Your task ::
Begin at the first line below and copy each line exactly, ending with the line where "import Module from 'manifold-3d';" appears.

Given data ::

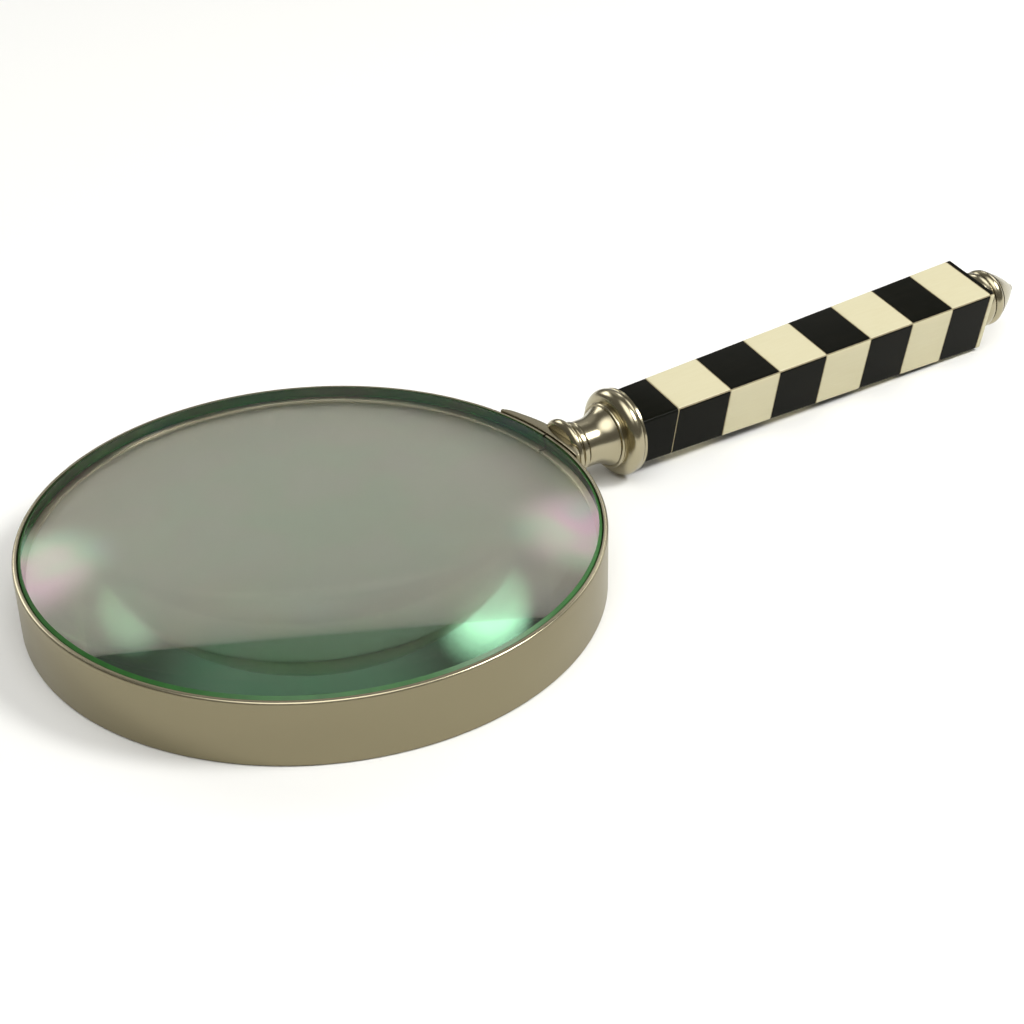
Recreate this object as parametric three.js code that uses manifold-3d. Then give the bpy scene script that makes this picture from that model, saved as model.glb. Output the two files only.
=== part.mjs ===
// Reading magnifier: a thick convex lens in a nickel-plated band, on a square handle of bone and horn.
// Millimetres, +Z up. The band lies flat on z = 0 and the handle runs along +X.

import * as THREE from 'three';
import { mergeVertices } from 'three/addons/utils/BufferGeometryUtils.js';
import Module from 'manifold-3d';

const wasm = await Module();
wasm.setup();

// Driving dimensions: lens

const lensRadius = 50.9;
const lensEdgeHeight = 8.25;
const lensFaceCurve = 320;
const lensBevel = 0.5;
const lensTableGap = 0.5;
const lensProudHeight = 0.3;

// Driving dimensions: band that holds the lens

const bandWall = 0.8;
const bandEdgeRound = 0.45;
const bandLedgeWidth = 2.2;
const bandLedgeHeight = 1;
const bandLedgeRound = 0.3;
const bandSlit = 0.5;
const bandSlitShift = 1.7;

// Driving dimensions: saddle brazed across the slit

const saddleLength = 23.6;
const saddleShift = 3.6;
const saddleThickness = 1.3;
const saddleEndTaper = 1.8;

// Driving dimensions: neck stud between the saddle and the handle

const studSeatRadius = 5.5;
const studBeadRadius = 6.2;
const studBeadLength = 1.7;
const studGrooveRadius = 4.6;
const studGrooveLength = 0.6;
const studCollarRadius = 4.9;
const studCollarLength = 1.1;
const studCollarRound = 0.2;

// Driving dimensions: bell ferrule

const bellThroatRadius = 4.6;
const bellThroatLength = 2.2;
const bellFlareRadius = 5.95;
const bellFlareLength = 3.9;
const bellFlareHollow = 0.35;
const bellStepRadius = 6.8;
const bellStepLength = 0.9;
const bellGrooveRadius = 6.45;
const bellGrooveLength = 0.15;
const bellCrownRadius = 8.65;
const bellCrownLength = 1.75;
const bellBodyEndRadius = 8.2;
const bellBodyEndLength = 1.15;
const bellFlangeRadius = 8.4;
const bellFlangeLength = 0.6;

// Driving dimensions: handle

const rootWidth = 11;
const buttWidth = 14.3;
const handleEdgeRound = 0.7;
const handleTurn = THREE.MathUtils.degToRad(11);
const handleTableGap = 0.45;
const hornBlockLength = 8.55;
const firstRowPitch = 12.7;
const lastRowPitch = 10.85;
const rowCount = 7;
const sliverLength = 1;
const tileThickness = 2.2;

// Driving dimensions: finial and the threaded tang that it closes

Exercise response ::
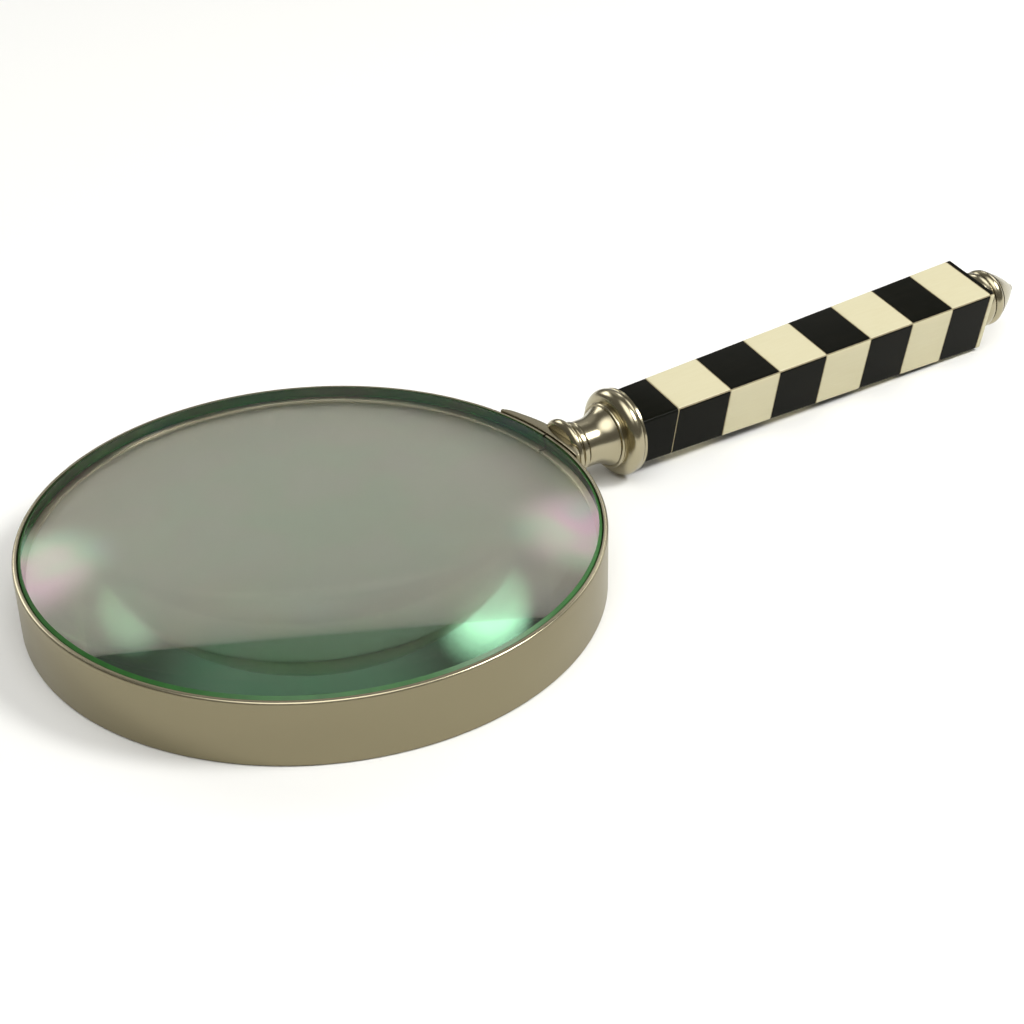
Recreate this object as parametric three.js code that uses manifold-3d. Then give the bpy scene script that makes this picture from that model, saved as model.glb. Output the two files only.
=== part.mjs ===
// Reading magnifier: a thick convex lens in a nickel-plated band, on a square handle of bone and horn.
// Millimetres, +Z up. The band lies flat on z = 0 and the handle runs along +X.

import * as THREE from 'three';
import { mergeVertices } from 'three/addons/utils/BufferGeometryUtils.js';
import Module from 'manifold-3d';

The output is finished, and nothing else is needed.